* begin Entries supplied *

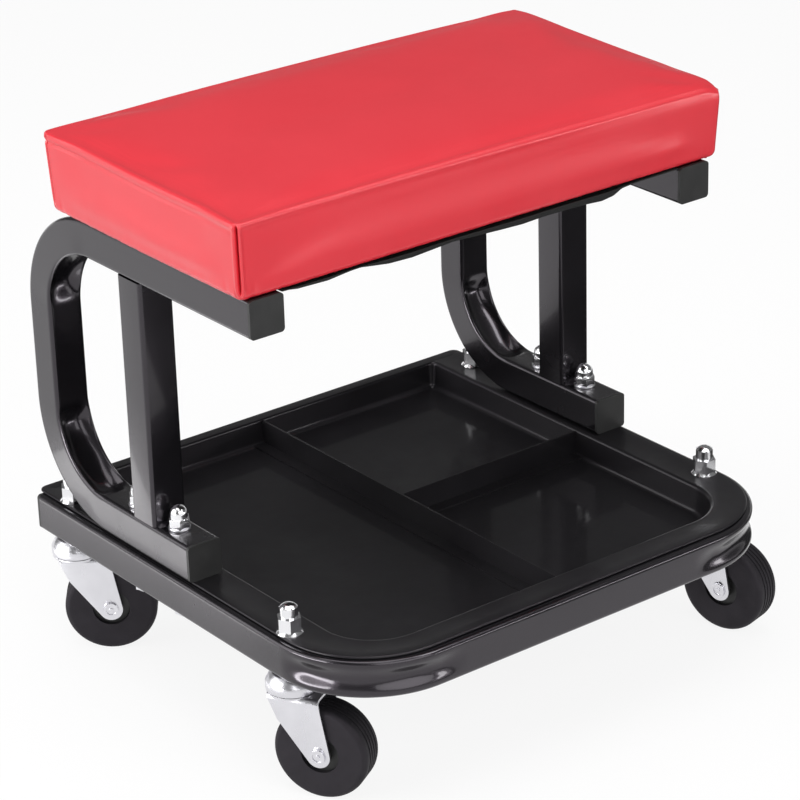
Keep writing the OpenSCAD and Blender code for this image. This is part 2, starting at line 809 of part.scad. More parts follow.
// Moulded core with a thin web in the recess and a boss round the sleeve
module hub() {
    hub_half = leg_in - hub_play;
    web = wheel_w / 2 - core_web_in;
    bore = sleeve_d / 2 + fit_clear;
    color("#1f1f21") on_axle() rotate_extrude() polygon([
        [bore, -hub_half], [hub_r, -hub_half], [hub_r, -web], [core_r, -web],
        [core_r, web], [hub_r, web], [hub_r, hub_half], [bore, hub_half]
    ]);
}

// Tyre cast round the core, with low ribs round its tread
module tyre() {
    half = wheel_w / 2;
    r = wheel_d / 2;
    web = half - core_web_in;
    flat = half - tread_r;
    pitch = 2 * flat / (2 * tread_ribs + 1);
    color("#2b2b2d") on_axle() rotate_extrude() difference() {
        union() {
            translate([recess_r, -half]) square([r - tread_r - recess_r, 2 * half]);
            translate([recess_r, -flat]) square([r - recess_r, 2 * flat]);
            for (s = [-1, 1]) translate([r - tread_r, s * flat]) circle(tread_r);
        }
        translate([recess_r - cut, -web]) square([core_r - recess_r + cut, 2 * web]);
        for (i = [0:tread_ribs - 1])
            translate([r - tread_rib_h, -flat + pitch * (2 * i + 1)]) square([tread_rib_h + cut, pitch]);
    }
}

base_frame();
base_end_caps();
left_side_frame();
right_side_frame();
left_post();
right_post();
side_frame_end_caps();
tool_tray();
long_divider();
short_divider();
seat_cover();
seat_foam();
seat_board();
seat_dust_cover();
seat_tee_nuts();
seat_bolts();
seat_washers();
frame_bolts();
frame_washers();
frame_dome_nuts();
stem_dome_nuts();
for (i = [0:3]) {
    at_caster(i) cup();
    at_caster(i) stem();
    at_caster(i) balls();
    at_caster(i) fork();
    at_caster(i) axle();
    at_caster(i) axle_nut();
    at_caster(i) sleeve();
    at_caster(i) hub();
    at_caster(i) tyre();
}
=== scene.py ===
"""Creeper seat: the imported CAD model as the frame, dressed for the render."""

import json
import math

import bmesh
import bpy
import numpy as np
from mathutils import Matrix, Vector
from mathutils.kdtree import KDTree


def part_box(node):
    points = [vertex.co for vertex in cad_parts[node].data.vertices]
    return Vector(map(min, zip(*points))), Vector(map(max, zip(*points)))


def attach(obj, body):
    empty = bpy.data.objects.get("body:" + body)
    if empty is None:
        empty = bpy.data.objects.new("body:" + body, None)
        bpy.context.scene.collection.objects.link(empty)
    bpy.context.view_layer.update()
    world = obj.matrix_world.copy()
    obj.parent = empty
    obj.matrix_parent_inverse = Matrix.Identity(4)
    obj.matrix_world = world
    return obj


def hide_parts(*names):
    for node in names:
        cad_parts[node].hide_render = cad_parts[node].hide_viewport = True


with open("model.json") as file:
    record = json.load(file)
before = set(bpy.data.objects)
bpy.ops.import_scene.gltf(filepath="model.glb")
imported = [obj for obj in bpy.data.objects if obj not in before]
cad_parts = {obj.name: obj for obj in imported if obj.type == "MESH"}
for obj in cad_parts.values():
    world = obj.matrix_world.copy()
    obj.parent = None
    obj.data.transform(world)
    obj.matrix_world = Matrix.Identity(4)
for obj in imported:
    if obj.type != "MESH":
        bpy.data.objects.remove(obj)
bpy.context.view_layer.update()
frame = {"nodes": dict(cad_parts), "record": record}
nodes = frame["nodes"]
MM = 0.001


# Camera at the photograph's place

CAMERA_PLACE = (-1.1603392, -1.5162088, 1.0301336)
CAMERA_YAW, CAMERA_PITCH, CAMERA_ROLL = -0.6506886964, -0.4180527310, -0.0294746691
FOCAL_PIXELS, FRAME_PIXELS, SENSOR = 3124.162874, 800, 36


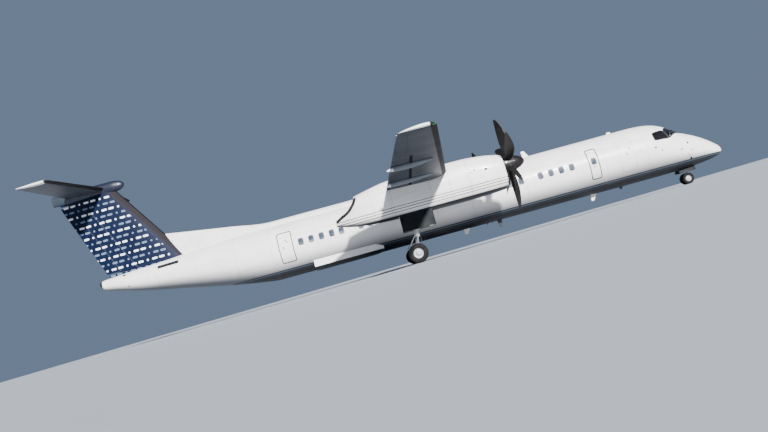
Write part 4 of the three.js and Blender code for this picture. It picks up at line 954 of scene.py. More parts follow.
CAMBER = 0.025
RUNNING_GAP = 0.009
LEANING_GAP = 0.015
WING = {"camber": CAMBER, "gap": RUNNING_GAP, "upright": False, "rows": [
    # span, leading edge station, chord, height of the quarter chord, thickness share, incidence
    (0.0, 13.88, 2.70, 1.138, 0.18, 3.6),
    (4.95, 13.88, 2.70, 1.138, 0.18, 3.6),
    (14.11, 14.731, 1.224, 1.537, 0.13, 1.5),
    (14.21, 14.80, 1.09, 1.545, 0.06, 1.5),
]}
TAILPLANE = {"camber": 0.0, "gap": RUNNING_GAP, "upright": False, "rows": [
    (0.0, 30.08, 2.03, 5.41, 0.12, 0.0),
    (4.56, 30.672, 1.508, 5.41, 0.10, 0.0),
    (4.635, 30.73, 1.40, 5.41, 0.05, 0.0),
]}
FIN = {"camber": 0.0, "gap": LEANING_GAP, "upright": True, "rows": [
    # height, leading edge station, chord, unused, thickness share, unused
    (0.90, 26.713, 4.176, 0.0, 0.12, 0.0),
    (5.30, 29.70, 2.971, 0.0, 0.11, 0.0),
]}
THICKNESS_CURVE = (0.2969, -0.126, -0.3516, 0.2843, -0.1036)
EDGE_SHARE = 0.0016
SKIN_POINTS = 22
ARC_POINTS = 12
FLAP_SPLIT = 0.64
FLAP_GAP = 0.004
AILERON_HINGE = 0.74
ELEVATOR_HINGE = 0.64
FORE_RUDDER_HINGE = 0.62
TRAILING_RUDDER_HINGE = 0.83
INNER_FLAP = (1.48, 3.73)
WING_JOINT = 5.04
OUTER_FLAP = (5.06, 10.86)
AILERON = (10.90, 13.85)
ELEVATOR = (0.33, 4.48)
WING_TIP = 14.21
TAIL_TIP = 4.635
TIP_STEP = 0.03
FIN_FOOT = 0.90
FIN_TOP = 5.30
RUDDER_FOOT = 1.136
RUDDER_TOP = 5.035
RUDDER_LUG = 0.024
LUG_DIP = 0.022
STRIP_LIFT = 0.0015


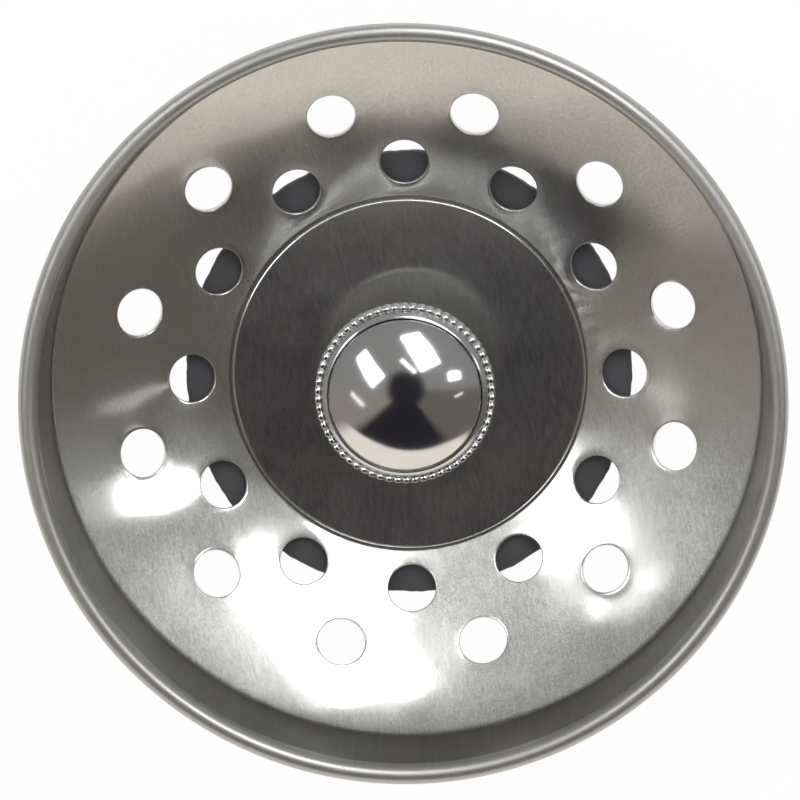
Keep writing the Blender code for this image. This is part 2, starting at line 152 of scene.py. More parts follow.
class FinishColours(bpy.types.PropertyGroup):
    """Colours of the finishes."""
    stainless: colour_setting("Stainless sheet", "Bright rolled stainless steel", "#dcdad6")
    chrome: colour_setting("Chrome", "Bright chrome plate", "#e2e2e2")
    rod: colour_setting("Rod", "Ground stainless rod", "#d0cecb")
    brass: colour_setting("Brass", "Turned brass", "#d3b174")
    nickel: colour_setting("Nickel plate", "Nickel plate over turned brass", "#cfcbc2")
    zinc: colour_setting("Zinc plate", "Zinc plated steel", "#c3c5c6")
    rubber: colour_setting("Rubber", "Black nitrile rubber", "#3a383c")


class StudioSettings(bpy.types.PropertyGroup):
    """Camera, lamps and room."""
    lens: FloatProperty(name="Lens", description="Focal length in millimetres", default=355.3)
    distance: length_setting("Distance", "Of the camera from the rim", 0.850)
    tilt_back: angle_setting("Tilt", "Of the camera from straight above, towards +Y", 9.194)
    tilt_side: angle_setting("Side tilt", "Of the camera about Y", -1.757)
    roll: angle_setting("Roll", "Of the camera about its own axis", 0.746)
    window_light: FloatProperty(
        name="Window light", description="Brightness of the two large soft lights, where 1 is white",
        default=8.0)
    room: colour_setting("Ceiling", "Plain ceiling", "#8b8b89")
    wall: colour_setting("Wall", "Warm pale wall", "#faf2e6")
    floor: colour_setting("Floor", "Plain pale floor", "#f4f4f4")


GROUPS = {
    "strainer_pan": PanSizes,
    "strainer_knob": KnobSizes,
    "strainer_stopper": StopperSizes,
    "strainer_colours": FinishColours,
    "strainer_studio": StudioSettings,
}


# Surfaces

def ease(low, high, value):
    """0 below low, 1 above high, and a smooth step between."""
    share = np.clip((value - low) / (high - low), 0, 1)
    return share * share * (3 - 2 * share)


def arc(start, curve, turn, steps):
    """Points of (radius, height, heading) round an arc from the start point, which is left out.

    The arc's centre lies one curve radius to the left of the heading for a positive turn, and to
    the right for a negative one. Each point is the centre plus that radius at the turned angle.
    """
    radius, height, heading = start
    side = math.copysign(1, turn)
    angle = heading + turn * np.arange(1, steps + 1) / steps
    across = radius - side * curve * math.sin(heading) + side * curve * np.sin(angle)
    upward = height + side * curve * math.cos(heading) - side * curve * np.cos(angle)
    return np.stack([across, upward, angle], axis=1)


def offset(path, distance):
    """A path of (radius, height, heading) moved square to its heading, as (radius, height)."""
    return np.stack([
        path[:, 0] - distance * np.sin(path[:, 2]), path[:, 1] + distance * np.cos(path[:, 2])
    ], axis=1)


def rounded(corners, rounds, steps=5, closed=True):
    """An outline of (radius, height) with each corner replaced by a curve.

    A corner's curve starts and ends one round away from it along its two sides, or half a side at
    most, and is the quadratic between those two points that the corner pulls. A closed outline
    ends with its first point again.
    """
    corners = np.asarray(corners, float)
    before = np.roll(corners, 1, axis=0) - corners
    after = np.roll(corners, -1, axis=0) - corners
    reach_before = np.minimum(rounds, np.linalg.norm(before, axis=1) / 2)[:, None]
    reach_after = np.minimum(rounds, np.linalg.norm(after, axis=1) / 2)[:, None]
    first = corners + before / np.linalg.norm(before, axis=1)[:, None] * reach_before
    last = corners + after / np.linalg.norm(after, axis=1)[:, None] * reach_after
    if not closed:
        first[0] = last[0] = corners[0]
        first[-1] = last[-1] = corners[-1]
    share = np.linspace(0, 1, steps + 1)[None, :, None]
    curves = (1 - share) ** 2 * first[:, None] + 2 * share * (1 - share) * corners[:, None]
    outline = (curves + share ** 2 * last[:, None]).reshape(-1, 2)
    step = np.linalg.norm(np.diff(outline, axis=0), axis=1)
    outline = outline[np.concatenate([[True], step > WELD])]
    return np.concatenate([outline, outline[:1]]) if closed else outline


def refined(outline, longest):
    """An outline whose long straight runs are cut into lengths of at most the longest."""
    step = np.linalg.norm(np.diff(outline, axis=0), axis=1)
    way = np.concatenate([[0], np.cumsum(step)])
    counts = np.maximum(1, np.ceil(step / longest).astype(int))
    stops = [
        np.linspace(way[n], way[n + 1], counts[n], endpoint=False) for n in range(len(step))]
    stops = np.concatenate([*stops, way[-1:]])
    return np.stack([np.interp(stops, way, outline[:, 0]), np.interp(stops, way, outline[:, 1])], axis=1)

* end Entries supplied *

| Exercise instructions |
Pull out every line in the material above where "data" occurs.

| Correct result |
    points = [vertex.co for vertex in cad_parts[node].data.vertices]
    empty = bpy.data.objects.get("body:" + body)
        empty = bpy.data.objects.new("body:" + body, None)
before = set(bpy.data.objects)
imported = [obj for obj in bpy.data.objects if obj not in before]
    obj.data.transform(world)
        bpy.data.objects.remove(obj)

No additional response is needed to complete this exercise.